▶ _Supplied material_
····················

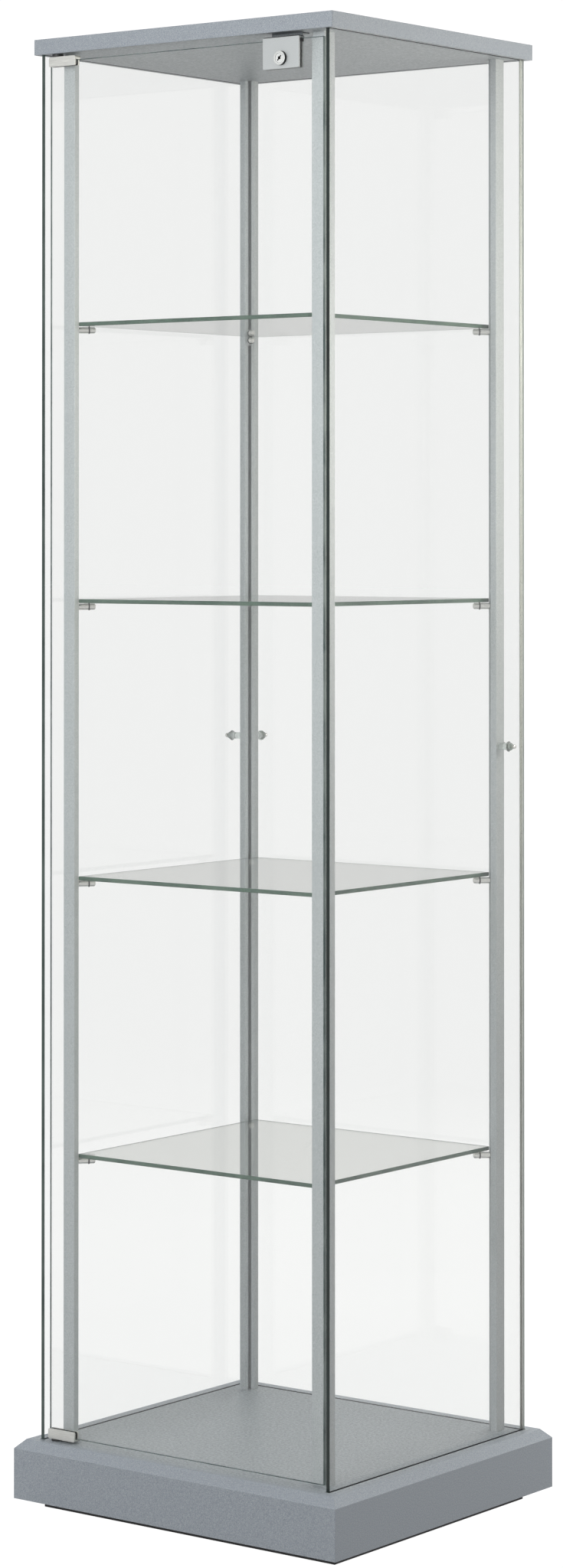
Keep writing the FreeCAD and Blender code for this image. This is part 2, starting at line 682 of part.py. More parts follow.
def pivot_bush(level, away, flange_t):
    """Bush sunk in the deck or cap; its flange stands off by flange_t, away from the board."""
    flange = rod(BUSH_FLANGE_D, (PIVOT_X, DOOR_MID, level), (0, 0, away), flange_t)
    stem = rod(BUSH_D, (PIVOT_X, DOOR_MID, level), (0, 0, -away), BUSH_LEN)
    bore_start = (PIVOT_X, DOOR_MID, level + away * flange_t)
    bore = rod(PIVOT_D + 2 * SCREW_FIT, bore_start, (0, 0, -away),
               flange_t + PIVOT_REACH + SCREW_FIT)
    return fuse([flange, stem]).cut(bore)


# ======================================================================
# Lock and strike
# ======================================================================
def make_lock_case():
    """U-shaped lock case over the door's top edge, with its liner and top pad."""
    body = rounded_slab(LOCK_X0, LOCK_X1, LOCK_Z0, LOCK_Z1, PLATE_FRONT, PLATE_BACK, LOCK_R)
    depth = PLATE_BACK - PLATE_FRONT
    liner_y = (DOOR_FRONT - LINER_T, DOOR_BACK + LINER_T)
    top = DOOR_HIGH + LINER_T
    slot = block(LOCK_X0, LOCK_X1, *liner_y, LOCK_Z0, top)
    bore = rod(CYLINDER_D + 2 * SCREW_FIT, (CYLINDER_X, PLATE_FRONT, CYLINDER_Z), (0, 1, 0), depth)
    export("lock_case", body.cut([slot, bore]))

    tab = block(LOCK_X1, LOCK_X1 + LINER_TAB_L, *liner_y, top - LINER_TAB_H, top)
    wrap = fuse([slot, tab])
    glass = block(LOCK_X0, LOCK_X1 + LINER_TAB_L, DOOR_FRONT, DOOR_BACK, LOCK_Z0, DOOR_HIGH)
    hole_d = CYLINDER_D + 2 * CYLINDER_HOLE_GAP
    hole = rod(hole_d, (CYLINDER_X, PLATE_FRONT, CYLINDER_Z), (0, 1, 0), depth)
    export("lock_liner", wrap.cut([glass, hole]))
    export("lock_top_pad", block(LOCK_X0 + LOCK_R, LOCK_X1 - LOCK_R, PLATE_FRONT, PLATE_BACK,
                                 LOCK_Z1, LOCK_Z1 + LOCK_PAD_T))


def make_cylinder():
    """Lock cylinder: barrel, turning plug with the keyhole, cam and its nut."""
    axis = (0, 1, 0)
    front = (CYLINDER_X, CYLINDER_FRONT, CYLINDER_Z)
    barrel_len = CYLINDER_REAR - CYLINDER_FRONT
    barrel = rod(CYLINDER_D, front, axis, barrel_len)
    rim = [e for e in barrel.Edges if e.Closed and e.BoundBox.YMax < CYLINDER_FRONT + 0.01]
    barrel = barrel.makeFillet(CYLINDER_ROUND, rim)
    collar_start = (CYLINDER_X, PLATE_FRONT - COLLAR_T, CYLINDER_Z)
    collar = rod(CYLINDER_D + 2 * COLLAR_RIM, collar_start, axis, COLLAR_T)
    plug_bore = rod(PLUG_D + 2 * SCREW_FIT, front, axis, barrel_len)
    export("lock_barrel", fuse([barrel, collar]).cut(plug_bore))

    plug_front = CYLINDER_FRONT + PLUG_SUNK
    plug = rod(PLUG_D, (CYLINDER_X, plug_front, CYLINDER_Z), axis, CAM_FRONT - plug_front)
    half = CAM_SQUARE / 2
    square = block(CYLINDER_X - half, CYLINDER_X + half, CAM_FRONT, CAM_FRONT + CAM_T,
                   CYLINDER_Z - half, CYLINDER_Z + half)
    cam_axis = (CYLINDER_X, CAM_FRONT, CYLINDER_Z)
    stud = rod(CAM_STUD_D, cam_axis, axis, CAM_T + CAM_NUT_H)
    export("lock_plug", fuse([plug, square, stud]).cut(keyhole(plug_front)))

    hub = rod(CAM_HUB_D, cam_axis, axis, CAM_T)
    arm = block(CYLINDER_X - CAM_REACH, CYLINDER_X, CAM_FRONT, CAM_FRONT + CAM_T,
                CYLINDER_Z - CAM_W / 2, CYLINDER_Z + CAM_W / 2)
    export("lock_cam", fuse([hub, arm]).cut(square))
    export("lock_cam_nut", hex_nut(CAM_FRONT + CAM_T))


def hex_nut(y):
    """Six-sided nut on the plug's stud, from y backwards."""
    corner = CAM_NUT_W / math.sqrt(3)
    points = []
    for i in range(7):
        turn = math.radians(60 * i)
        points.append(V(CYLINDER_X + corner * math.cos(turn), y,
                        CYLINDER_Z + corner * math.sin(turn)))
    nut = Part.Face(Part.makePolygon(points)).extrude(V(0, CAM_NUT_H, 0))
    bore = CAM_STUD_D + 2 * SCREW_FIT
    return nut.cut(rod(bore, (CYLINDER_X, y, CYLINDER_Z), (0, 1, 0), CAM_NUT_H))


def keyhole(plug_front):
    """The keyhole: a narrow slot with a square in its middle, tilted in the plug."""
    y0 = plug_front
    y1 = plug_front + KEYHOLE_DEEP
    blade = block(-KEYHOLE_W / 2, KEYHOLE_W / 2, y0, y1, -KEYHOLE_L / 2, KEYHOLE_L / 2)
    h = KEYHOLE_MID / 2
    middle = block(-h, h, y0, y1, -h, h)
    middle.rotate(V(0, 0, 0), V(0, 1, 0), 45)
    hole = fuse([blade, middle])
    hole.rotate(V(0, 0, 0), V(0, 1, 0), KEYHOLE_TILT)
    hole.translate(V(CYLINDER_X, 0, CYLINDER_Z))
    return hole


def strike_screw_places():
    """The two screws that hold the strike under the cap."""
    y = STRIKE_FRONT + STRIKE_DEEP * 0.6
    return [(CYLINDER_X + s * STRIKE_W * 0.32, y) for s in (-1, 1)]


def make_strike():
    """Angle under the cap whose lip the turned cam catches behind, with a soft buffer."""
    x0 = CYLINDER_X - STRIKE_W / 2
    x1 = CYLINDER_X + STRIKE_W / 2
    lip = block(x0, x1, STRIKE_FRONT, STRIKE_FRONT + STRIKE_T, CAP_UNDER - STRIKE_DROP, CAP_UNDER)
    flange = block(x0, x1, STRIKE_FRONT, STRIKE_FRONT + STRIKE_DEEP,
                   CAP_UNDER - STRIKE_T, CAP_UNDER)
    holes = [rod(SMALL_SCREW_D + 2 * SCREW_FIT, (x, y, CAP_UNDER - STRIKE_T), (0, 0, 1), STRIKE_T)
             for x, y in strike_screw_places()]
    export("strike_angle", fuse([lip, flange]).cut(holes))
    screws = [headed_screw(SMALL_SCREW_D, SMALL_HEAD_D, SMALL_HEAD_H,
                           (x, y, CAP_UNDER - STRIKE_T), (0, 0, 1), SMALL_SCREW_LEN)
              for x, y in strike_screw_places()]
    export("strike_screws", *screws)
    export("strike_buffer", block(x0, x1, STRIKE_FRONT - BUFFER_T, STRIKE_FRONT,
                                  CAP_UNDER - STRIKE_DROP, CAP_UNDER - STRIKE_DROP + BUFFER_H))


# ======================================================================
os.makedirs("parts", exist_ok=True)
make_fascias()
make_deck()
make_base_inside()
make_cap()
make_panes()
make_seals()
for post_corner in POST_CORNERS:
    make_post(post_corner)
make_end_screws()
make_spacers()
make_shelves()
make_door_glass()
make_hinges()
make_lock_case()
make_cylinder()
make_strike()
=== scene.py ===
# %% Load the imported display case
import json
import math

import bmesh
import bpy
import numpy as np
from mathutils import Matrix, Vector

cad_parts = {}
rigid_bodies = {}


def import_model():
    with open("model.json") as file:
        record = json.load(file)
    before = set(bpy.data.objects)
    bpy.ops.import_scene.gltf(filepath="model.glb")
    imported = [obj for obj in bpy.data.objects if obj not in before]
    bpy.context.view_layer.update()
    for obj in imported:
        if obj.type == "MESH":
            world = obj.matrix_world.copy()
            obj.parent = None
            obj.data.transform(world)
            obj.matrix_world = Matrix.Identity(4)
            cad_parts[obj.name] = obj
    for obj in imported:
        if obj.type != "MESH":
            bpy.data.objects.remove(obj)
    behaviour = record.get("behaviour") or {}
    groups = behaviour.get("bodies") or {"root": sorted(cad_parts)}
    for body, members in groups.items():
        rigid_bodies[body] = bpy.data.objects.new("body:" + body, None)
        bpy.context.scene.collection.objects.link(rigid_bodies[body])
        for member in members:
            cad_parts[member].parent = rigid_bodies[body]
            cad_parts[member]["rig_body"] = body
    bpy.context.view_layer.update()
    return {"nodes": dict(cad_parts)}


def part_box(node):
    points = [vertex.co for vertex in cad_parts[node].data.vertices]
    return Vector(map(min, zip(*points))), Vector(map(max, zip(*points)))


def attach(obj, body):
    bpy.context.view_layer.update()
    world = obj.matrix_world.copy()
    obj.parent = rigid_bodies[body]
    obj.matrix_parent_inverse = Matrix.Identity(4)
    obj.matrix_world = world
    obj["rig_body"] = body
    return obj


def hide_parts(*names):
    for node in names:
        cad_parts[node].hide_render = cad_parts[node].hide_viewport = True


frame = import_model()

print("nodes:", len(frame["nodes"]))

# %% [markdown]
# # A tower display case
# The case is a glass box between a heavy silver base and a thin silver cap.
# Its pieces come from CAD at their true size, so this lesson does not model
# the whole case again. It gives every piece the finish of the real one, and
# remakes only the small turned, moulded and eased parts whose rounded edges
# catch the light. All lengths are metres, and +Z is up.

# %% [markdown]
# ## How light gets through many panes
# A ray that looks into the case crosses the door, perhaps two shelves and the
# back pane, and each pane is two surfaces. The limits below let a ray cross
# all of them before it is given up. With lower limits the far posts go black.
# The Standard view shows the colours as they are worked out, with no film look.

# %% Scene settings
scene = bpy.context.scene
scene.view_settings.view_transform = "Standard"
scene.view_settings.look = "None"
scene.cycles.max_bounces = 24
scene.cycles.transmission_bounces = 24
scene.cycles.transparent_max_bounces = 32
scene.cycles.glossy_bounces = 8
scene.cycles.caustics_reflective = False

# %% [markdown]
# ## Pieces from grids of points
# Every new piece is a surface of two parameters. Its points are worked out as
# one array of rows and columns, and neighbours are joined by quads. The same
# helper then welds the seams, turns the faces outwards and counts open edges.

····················

▶ _Goal of the exercise_
Restate the first line and every line after it, word for word, stopping once the line with "return fuse([flange, stem]).cut(bore)" is done.

▶ _Correct output_
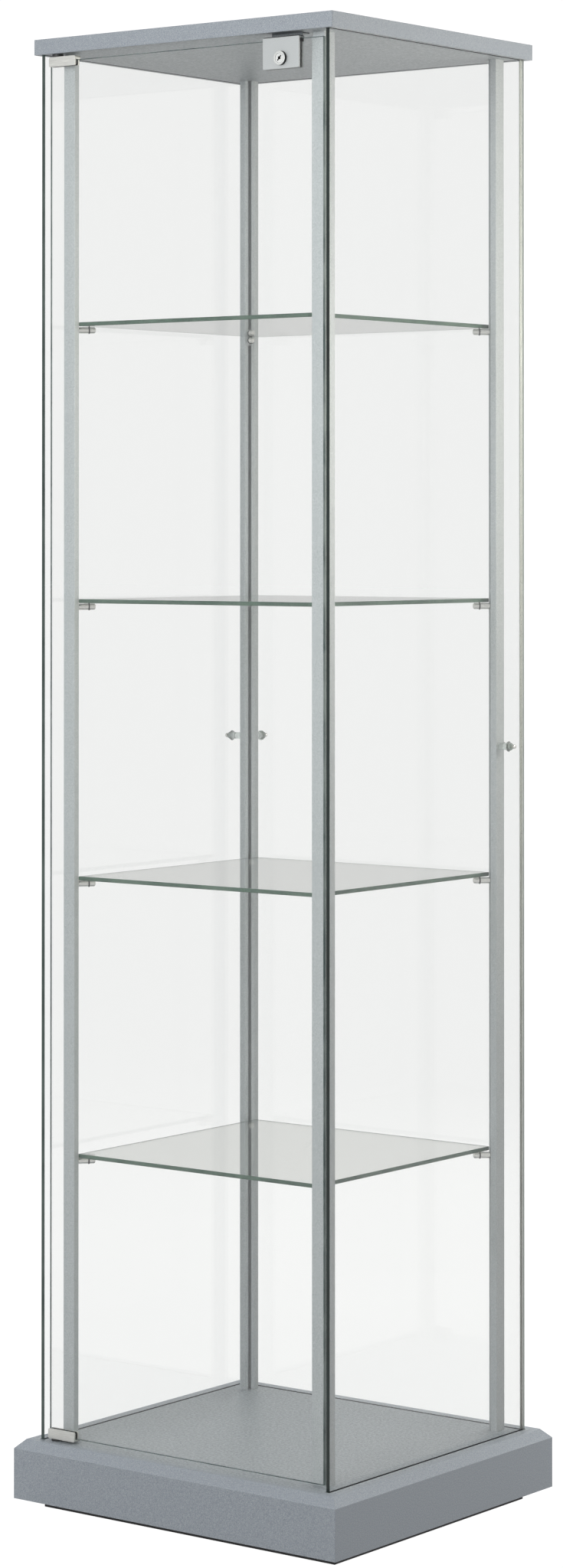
Keep writing the FreeCAD and Blender code for this image. This is part 2, starting at line 682 of part.py. More parts follow.
def pivot_bush(level, away, flange_t):
    """Bush sunk in the deck or cap; its flange stands off by flange_t, away from the board."""
    flange = rod(BUSH_FLANGE_D, (PIVOT_X, DOOR_MID, level), (0, 0, away), flange_t)
    stem = rod(BUSH_D, (PIVOT_X, DOOR_MID, level), (0, 0, -away), BUSH_LEN)
    bore_start = (PIVOT_X, DOOR_MID, level + away * flange_t)
    bore = rod(PIVOT_D + 2 * SCREW_FIT, bore_start, (0, 0, -away),
               flange_t + PIVOT_REACH + SCREW_FIT)
    return fuse([flange, stem]).cut(bore)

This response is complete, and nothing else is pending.